Scientists Discover "Super Earth"

Planets solar system telescope observatory CBS/AP

Astronomers have discovered a planet with a mass that's roughly six times that of the Earth, according to the journal Nature.

Reporting the discovery of the so-called exoplanet, scientists say the planet orbits a small star about 40 light years from the earth, opening up "dramatic new perspectives in the quest for hospitable worlds." Nature says that the interior of this "super Earth" likely consists largely of water ice. The planet's surface temperature is estimated to be 400 degrees Fahrenheit.

Harvard researcher David Charbonneau, who was one of the scientists who spotted the exoplanet, told physicsworld.com that it likely was made entirely of water with a surface temperature of between 120 and 280 °C. While that would make things quite hot - and far above the boiling point of water on Earth - Charbonneau explained to the publication that liquid water is still available because of the planet's higher gravitational field - and thus, pressure.

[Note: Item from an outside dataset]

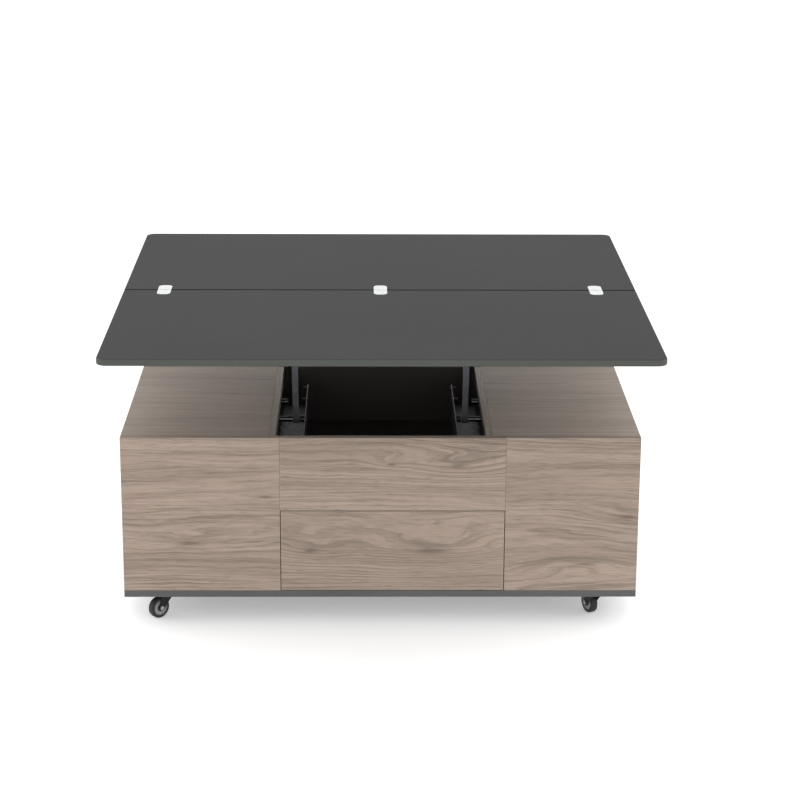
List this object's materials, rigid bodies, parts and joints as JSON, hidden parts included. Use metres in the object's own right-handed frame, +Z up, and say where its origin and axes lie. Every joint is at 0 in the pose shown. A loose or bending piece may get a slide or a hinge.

At the same time, there also is the possibility that the planet has a small rocky core, which is surrounded by a water ocean and an atmosphere comprised of hydrogen and helium, the publication notes. But the research team was unable to put that theory to the test in the absence of a space telescope allowing closer examination of the planet. Physicsworld.com says that Charbonneau and his team have applied for time on the Hubble space telescope in hopes of doing such a study next year.